● **WRITTEN TASK**
Reproduce exactly the lines below from the one containing "caster_wheel(-1, caster_front_y, -1);" through the one containing "if empty is", including both, and nothing else.

● **SOURCE MATERIAL**

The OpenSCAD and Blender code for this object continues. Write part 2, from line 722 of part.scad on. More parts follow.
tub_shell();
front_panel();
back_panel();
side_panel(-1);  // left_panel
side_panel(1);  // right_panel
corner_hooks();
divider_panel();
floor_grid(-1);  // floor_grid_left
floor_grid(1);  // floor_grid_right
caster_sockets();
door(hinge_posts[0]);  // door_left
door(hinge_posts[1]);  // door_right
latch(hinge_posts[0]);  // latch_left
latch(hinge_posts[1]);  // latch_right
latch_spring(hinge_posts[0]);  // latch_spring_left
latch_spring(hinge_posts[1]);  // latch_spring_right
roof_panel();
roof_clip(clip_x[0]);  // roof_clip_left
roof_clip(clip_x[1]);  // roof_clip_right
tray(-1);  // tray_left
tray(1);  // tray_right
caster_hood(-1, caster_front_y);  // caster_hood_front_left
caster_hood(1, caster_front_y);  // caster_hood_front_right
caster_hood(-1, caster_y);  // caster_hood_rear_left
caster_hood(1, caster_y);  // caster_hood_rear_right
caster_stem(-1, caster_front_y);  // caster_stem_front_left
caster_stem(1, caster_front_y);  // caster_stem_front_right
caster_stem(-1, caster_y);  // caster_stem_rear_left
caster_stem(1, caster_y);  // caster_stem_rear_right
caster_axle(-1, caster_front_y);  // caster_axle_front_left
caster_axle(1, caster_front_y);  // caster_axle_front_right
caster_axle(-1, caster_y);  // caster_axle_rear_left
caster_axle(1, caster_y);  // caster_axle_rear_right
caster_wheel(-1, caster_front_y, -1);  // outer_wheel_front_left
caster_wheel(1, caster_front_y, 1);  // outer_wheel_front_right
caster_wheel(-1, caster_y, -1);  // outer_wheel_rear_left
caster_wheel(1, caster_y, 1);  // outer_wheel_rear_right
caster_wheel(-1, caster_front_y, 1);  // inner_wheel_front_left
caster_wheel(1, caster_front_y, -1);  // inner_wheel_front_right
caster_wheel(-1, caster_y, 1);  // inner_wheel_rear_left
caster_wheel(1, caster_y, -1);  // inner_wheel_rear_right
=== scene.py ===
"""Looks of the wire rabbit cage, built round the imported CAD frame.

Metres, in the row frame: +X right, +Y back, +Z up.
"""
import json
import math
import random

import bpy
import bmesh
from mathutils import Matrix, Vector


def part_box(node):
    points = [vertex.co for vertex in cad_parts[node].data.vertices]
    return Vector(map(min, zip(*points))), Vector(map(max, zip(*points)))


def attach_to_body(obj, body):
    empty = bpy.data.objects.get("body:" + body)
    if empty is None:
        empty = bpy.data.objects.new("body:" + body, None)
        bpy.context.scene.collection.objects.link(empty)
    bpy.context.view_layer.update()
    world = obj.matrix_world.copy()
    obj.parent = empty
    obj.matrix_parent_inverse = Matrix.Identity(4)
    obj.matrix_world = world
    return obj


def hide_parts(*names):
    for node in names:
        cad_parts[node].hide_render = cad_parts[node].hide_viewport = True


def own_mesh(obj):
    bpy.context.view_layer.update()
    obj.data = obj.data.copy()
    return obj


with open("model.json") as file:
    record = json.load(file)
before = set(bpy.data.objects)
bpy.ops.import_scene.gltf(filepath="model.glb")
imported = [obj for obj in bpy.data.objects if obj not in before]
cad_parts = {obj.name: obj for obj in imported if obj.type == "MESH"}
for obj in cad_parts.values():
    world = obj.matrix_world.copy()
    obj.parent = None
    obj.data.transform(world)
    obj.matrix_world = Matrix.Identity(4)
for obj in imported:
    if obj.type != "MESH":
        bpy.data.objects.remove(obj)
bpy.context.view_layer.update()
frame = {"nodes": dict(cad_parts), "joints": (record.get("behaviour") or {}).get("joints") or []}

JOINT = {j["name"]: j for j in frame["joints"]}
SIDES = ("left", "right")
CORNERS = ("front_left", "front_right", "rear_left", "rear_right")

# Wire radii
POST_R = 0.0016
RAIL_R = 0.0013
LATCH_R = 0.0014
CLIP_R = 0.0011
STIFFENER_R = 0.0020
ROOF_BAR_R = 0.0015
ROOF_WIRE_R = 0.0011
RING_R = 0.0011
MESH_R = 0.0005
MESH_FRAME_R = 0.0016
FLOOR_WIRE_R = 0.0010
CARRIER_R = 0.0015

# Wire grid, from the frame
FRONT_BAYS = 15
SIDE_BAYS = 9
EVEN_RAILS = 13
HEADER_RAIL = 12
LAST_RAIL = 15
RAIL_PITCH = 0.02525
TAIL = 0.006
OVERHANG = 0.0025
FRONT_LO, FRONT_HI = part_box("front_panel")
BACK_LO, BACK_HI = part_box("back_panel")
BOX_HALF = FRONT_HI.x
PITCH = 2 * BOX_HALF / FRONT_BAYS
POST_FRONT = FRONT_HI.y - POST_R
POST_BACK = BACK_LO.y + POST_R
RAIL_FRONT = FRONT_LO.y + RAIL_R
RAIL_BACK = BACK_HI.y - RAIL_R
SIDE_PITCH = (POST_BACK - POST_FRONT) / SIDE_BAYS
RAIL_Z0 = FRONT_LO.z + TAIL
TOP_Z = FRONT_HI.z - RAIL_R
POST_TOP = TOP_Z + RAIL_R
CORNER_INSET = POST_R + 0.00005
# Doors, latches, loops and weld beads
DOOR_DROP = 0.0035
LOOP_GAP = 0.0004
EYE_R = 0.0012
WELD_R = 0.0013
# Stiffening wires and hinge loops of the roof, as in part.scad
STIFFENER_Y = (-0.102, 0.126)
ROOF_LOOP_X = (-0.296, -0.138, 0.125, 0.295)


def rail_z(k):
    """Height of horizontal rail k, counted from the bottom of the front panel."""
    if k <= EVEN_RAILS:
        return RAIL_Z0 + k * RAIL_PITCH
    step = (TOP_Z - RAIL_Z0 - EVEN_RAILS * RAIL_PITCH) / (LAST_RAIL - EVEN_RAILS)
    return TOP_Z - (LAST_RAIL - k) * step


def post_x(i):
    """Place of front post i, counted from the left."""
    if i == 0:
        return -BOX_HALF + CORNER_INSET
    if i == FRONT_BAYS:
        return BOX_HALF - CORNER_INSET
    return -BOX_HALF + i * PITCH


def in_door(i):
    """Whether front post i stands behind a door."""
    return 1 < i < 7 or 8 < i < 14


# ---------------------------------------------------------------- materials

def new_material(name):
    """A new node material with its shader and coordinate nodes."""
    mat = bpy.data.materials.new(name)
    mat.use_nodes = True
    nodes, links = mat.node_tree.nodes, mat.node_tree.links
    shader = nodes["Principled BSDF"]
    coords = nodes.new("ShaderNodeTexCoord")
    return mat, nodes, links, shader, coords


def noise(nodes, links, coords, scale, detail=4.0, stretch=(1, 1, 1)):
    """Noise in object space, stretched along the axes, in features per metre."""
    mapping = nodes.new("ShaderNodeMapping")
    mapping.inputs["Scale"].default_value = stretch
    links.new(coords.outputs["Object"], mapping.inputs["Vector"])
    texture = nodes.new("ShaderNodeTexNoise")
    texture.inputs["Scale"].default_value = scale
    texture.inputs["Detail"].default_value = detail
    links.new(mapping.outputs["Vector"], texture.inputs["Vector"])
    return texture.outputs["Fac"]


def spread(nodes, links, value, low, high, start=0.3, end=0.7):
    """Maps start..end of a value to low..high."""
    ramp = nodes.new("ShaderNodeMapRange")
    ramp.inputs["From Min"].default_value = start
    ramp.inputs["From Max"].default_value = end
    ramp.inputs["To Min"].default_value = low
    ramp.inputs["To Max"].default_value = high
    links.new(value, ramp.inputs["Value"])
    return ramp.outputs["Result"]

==

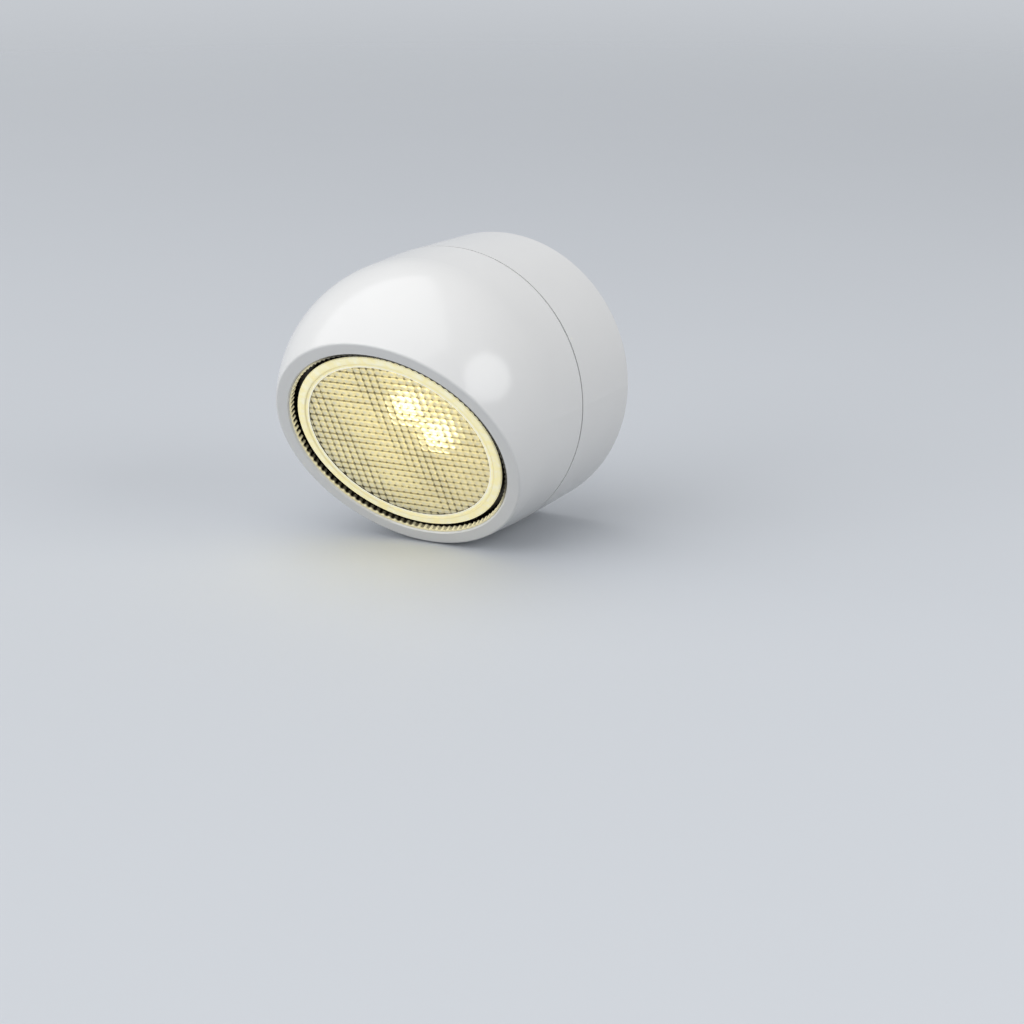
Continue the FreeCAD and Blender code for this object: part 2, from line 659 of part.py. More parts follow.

● **SOLUTION TO THE PROBLEM**
caster_wheel(-1, caster_front_y, -1);  // outer_wheel_front_left
caster_wheel(1, caster_front_y, 1);  // outer_wheel_front_right
caster_wheel(-1, caster_y, -1);  // outer_wheel_rear_left
caster_wheel(1, caster_y, 1);  // outer_wheel_rear_right
caster_wheel(-1, caster_front_y, 1);  // inner_wheel_front_left
caster_wheel(1, caster_front_y, -1);  // inner_wheel_front_right
caster_wheel(-1, caster_y, 1);  // inner_wheel_rear_left
caster_wheel(1, caster_y, -1);  // inner_wheel_rear_right
=== scene.py ===
"""Looks of the wire rabbit cage, built round the imported CAD frame.

Metres, in the row frame: +X right, +Y back, +Z up.
"""
import json
import math
import random

import bpy
import bmesh
from mathutils import Matrix, Vector


def part_box(node):
    points = [vertex.co for vertex in cad_parts[node].data.vertices]
    return Vector(map(min, zip(*points))), Vector(map(max, zip(*points)))


def attach_to_body(obj, body):
    empty = bpy.data.objects.get("body:" + body)
    if empty is None:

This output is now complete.